Turns out though that we're not doing too badly (if you ignore language arts). Linus is actually pretty much ready to graduate preschool at two-and-fifty-one-fifty-seconds... except for the Social-Emotional Development sections. He is only three-ish, so maybe I'll cut him a little slack. ;) I noticed in the Kindergarten Social Studies section that it said Greyson should be "understanding and appreciating different cultures" so I pulled out our Children Like Me book, intending to read a couple pages with him. We read the w.h.o.l.e. book. A couple times he asked how long it was and how much more was left, and once he even said that he was done after this page, but then when I tried to close it he wanted to go on. (And when I say "read" I mean that we went over each page and talked about the things that interested him, not reading all the words per se.)
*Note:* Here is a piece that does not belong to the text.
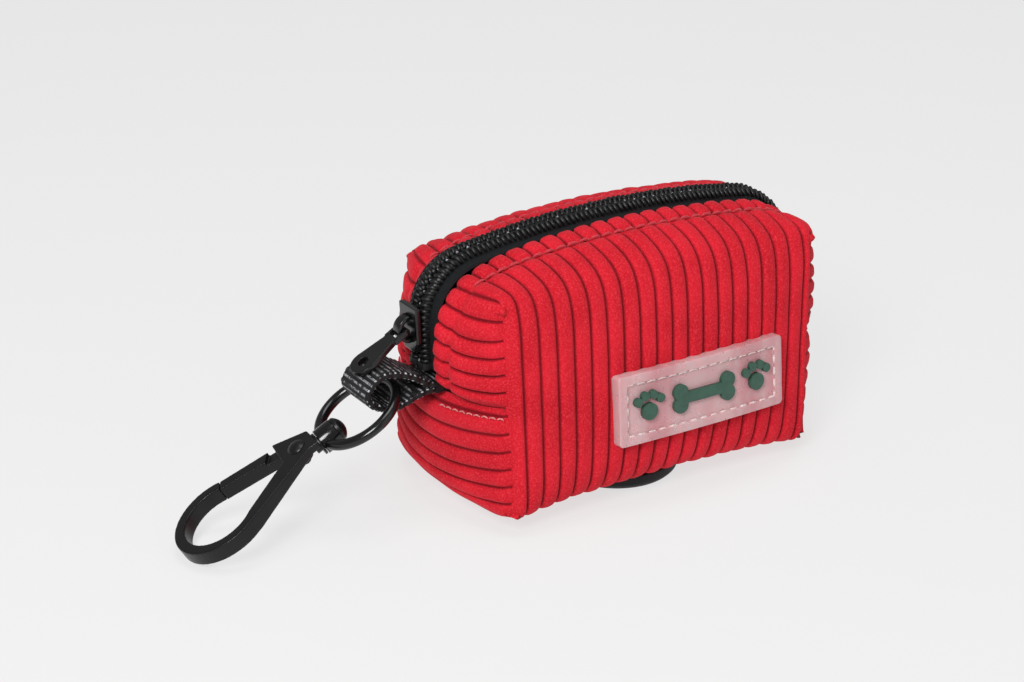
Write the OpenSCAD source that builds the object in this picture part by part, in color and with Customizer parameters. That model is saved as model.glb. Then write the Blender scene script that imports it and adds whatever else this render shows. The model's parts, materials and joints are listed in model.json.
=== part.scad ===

It was pretty awesome. He's really into wanting to learn right now. Not too long ago, he was balking anytime I suggested he do something or look at something. Now, he may not be 100% on board (like he had this really dubious expression when I said that I wanted to read this book with him), but he gives it a shot and will let himself be pulled into something that wasn't necessarily his idea.

And then there's the stuff that is his idea! Earlier we had been reading books and we took a lunch break from reading and he pulled out this dry erase activity board we have and started playing "tic tac toe" with Linus - except they weren't using just X's and O's, they were using lots of letters! So cute. Grey even ended up writing ZOO and then recognized it! And then that led, even later, to him asking how to spell a million different things and then trying to copy them. Did I ask him to do this?? No way. Would he had done it if I had?? No way.

P.S. The red letters are Greyson's and the green are Linus'.